The controlled-environment programme is the most visible. Pure Harvest, the Abu Dhabi-founded vertical farming company, has secured expansion funding that will take its total operational greenhouse footprint past 160,000 square metres by the end of 2026 — enough, the company says, to supply 15 per cent of domestic tomato demand year-round. Mubadala-backed Bustanica is scaling its operation at DWC, and Al Dahra has taken a majority stake in a Netherlands-based hydroponics technology firm to accelerate its own UAE rollout.
Cell-cultured protein is earlier-stage but better resourced. The Fish Farm, the Dubai-based aquaculture operation, has partnered with US cultivated seafood company Shiok Meats to pilot cell-based shrimp at a production facility in Dubai Industrial City. ADQ, Abu Dhabi's holding company, has co-invested with Temasek in a Singapore-based cultivated meat platform on the condition that a Gulf-located production line is operational within three years.

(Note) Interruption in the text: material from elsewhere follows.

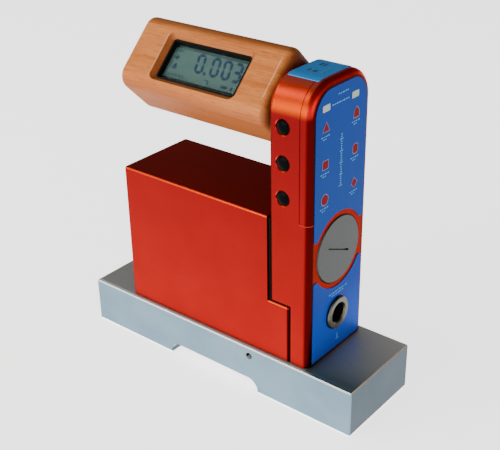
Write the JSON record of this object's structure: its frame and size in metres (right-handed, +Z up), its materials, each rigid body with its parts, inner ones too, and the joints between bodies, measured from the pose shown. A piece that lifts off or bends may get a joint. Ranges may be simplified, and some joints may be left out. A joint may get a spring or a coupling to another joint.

Aquaculture is where the desalination-linked infrastructure becomes interesting. Brine, the high-salinity discharge from desalination plants, is traditionally a disposal problem. When routed through integrated multi-trophic aquaculture systems, it can support commercial shrimp, tilapia, and halophyte crops. Masdar and ADNOC are jointly scoping a pilot at the Ghalilah desalination complex; an operational pilot is expected within twelve months.
The through-line is consistent. In each vertical, the UAE is willing to deploy sovereign capital to de-risk operational rollout, on the expectation that a domestic food technology supply chain becomes a strategic asset in its own right. Whether the economics work at market scale is a question the state appears prepared to answer with its own balance sheet.